EXERCISE DETAILS
Repeat the listing in full. Nothing may be added or left out.

A block of data:
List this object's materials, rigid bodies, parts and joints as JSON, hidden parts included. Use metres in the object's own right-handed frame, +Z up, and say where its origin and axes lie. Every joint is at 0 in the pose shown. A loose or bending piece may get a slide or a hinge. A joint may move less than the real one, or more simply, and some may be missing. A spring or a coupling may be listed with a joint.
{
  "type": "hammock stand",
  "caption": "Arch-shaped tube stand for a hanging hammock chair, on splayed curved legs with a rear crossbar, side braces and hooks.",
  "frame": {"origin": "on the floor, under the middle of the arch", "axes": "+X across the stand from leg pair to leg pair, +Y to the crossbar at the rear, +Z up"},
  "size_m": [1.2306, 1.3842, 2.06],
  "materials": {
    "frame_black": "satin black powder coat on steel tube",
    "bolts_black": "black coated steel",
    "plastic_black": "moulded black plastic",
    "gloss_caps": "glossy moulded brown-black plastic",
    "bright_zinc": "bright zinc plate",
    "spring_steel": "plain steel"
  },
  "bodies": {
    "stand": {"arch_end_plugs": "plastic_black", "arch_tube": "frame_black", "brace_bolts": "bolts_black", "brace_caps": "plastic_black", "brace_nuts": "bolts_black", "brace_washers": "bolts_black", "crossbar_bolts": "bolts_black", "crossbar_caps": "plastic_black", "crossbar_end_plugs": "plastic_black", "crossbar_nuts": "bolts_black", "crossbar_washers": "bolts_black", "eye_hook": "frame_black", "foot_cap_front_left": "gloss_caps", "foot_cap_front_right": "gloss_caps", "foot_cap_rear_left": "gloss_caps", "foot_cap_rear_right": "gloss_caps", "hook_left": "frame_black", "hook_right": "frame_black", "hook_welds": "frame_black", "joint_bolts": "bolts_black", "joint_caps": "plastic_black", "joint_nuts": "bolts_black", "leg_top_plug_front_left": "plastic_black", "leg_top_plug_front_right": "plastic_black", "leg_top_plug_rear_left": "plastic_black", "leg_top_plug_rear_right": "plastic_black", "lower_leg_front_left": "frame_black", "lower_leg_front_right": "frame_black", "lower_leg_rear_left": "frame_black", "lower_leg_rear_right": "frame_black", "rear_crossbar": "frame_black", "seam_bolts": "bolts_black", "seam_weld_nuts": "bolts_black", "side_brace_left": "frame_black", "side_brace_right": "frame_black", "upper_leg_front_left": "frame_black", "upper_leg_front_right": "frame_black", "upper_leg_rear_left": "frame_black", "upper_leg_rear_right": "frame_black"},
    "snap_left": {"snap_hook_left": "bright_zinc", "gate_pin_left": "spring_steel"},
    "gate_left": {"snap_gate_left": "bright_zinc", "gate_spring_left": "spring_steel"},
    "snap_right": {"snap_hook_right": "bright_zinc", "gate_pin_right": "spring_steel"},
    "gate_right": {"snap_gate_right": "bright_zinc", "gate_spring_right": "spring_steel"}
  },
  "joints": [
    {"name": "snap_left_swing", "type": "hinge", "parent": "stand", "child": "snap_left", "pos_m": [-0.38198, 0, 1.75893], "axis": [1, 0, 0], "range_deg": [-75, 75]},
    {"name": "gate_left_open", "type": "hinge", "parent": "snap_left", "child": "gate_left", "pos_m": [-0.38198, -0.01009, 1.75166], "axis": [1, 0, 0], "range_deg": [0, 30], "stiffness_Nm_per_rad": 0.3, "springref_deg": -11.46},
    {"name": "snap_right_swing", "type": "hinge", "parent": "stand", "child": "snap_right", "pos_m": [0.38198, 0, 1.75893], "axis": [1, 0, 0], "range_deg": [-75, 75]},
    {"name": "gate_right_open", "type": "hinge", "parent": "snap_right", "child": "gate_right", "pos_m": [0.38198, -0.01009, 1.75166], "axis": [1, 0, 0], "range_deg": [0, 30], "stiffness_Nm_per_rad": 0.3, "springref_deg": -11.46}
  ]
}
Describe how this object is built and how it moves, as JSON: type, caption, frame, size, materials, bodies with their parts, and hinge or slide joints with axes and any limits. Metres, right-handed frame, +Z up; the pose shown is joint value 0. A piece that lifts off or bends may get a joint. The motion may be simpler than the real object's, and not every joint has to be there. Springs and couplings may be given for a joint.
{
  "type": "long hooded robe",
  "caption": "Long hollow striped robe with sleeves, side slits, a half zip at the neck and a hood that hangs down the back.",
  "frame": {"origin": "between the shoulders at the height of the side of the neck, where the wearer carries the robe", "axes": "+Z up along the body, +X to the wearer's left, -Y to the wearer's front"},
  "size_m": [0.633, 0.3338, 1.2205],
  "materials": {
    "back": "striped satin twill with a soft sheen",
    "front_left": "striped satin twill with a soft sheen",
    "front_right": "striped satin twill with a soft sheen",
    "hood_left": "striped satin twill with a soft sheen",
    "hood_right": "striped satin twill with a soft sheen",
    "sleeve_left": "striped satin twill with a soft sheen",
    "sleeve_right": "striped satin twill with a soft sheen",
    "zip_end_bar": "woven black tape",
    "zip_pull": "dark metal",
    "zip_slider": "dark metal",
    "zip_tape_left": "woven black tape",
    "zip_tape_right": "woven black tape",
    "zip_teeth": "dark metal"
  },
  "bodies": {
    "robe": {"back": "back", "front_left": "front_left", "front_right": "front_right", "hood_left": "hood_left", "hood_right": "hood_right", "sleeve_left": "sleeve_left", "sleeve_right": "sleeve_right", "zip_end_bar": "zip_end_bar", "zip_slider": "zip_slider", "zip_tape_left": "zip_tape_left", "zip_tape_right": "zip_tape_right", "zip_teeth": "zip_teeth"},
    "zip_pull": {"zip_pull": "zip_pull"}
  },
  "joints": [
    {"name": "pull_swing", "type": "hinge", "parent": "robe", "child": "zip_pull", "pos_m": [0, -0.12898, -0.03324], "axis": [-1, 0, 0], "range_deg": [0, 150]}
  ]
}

EXERCISE SOLUTION
List this object's materials, rigid bodies, parts and joints as JSON, hidden parts included. Use metres in the object's own right-handed frame, +Z up, and say where its origin and axes lie. Every joint is at 0 in the pose shown. A loose or bending piece may get a slide or a hinge. A joint may move less than the real one, or more simply, and some may be missing. A spring or a coupling may be listed with a joint.
{
  "type": "hammock stand",
  "caption": "Arch-shaped tube stand for a hanging hammock chair, on splayed curved legs with a rear crossbar, side braces and hooks.",
  "frame": {"origin": "on the floor, under the middle of the arch", "axes": "+X across the stand from leg pair to leg pair, +Y to the crossbar at the rear, +Z up"},
  "size_m": [1.2306, 1.3842, 2.06],
  "materials": {
    "frame_black": "satin black powder coat on steel tube",
    "bolts_black": "black coated steel",
    "plastic_black": "moulded black plastic",
    "gloss_caps": "glossy moulded brown-black plastic",
    "bright_zinc": "bright zinc plate",
    "spring_steel": "plain steel"
  },
  "bodies": {
    "stand": {"arch_end_plugs": "plastic_black", "arch_tube": "frame_black", "brace_bolts": "bolts_black", "brace_caps": "plastic_black", "brace_nuts": "bolts_black", "brace_washers": "bolts_black", "crossbar_bolts": "bolts_black", "crossbar_caps": "plastic_black", "crossbar_end_plugs": "plastic_black", "crossbar_nuts": "bolts_black", "crossbar_washers": "bolts_black", "eye_hook": "frame_black", "foot_cap_front_left": "gloss_caps", "foot_cap_front_right": "gloss_caps", "foot_cap_rear_left": "gloss_caps", "foot_cap_rear_right": "gloss_caps", "hook_left": "frame_black", "hook_right": "frame_black", "hook_welds": "frame_black", "joint_bolts": "bolts_black", "joint_caps": "plastic_black", "joint_nuts": "bolts_black", "leg_top_plug_front_left": "plastic_black", "leg_top_plug_front_right": "plastic_black", "leg_top_plug_rear_left": "plastic_black", "leg_top_plug_rear_right": "plastic_black", "lower_leg_front_left": "frame_black", "lower_leg_front_right": "frame_black", "lower_leg_rear_left": "frame_black", "lower_leg_rear_right": "frame_black", "rear_crossbar": "frame_black", "seam_bolts": "bolts_black", "seam_weld_nuts": "bolts_black", "side_brace_left": "frame_black", "side_brace_right": "frame_black", "upper_leg_front_left": "frame_black", "upper_leg_front_right": "frame_black", "upper_leg_rear_left": "frame_black", "upper_leg_rear_right": "frame_black"},
    "snap_left": {"snap_hook_left": "bright_zinc", "gate_pin_left": "spring_steel"},
    "gate_left": {"snap_gate_left": "bright_zinc", "gate_spring_left": "spring_steel"},
    "snap_right": {"snap_hook_right": "bright_zinc", "gate_pin_right": "spring_steel"},
    "gate_right": {"snap_gate_right": "bright_zinc", "gate_spring_right": "spring_steel"}
  },
  "joints": [
    {"name": "snap_left_swing", "type": "hinge", "parent": "stand", "child": "snap_left", "pos_m": [-0.38198, 0, 1.75893], "axis": [1, 0, 0], "range_deg": [-75, 75]},
    {"name": "gate_left_open", "type": "hinge", "parent": "snap_left", "child": "gate_left", "pos_m": [-0.38198, -0.01009, 1.75166], "axis": [1, 0, 0], "range_deg": [0, 30], "stiffness_Nm_per_rad": 0.3, "springref_deg": -11.46},
    {"name": "snap_right_swing", "type": "hinge", "parent": "stand", "child": "snap_right", "pos_m": [0.38198, 0, 1.75893], "axis": [1, 0, 0], "range_deg": [-75, 75]},
    {"name": "gate_right_open", "type": "hinge", "parent": "snap_right", "child": "gate_right", "pos_m": [0.38198, -0.01009, 1.75166], "axis": [1, 0, 0], "range_deg": [0, 30], "stiffness_Nm_per_rad": 0.3, "springref_deg": -11.46}
  ]
}
Describe how this object is built and how it moves, as JSON: type, caption, frame, size, materials, bodies with their parts, and hinge or slide joints with axes and any limits. Metres, right-handed frame, +Z up; the pose shown is joint value 0. A piece that lifts off or bends may get a joint. The motion may be simpler than the real object's, and not every joint has to be there. Springs and couplings may be given for a joint.
{
  "type": "long hooded robe",
  "caption": "Long hollow striped robe with sleeves, side slits, a half zip at the neck and a hood that hangs down the back.",
  "frame": {"origin": "between the shoulders at the height of the side of the neck, where the wearer carries the robe", "axes": "+Z up along the body, +X to the wearer's left, -Y to the wearer's front"},
  "size_m": [0.633, 0.3338, 1.2205],
  "materials": {
    "back": "striped satin twill with a soft sheen",
    "front_left": "striped satin twill with a soft sheen",
    "front_right": "striped satin twill with a soft sheen",
    "hood_left": "striped satin twill with a soft sheen",
    "hood_right": "striped satin twill with a soft sheen",
    "sleeve_left": "striped satin twill with a soft sheen",
    "sleeve_right": "striped satin twill with a soft sheen",
    "zip_end_bar": "woven black tape",
    "zip_pull": "dark metal",
    "zip_slider": "dark metal",
    "zip_tape_left": "woven black tape",
    "zip_tape_right": "woven black tape",
    "zip_teeth": "dark metal"
  },
  "bodies": {
    "robe": {"back": "back", "front_left": "front_left", "front_right": "front_right", "hood_left": "hood_left", "hood_right": "hood_right", "sleeve_left": "sleeve_left", "sleeve_right": "sleeve_right", "zip_end_bar": "zip_end_bar", "zip_slider": "zip_slider", "zip_tape_left": "zip_tape_left", "zip_tape_right": "zip_tape_right", "zip_teeth": "zip_teeth"},
    "zip_pull": {"zip_pull": "zip_pull"}
  },
  "joints": [
    {"name": "pull_swing", "type": "hinge", "parent": "robe", "child": "zip_pull", "pos_m": [0, -0.12898, -0.03324], "axis": [-1, 0, 0], "range_deg": [0, 150]}
  ]
}